> **Recorded data**:
>>>

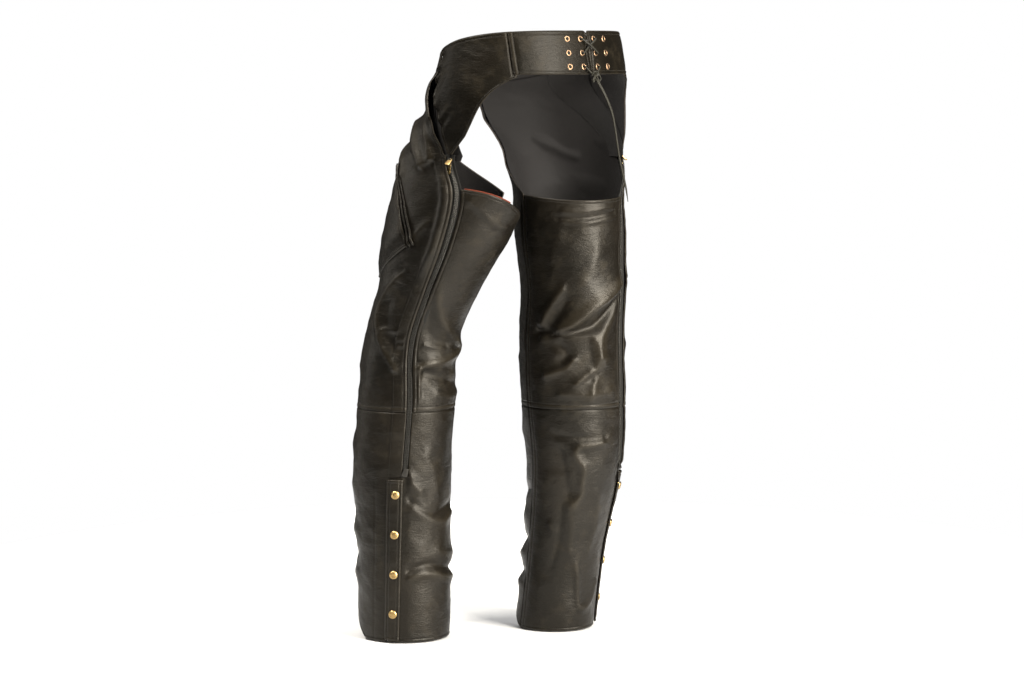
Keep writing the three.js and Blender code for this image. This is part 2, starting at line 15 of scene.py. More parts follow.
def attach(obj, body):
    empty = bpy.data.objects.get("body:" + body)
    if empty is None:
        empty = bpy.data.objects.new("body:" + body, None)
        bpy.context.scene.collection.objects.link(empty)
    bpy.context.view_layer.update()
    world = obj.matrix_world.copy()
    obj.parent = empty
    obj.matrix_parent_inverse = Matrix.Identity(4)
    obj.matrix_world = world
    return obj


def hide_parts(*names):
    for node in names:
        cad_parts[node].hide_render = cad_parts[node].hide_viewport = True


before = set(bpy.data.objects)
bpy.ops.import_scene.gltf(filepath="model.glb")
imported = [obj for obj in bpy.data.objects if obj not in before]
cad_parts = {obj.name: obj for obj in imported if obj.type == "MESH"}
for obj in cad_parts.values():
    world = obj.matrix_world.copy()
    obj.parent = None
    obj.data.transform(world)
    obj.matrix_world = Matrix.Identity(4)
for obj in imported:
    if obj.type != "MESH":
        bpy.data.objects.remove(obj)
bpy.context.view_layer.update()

<<<

> **Exercise**:
Reproduce only the lines running from the one with "obj.matrix_world = world" through the final line of the listing above, both ends included.

> **Output**:
    obj.matrix_world = world
    return obj


def hide_parts(*names):
    for node in names:
        cad_parts[node].hide_render = cad_parts[node].hide_viewport = True


before = set(bpy.data.objects)
bpy.ops.import_scene.gltf(filepath="model.glb")
imported = [obj for obj in bpy.data.objects if obj not in before]
cad_parts = {obj.name: obj for obj in imported if obj.type == "MESH"}
for obj in cad_parts.values():
    world = obj.matrix_world.copy()
    obj.parent = None
    obj.data.transform(world)
    obj.matrix_world = Matrix.Identity(4)
for obj in imported:
    if obj.type != "MESH":
        bpy.data.objects.remove(obj)
bpy.context.view_layer.update()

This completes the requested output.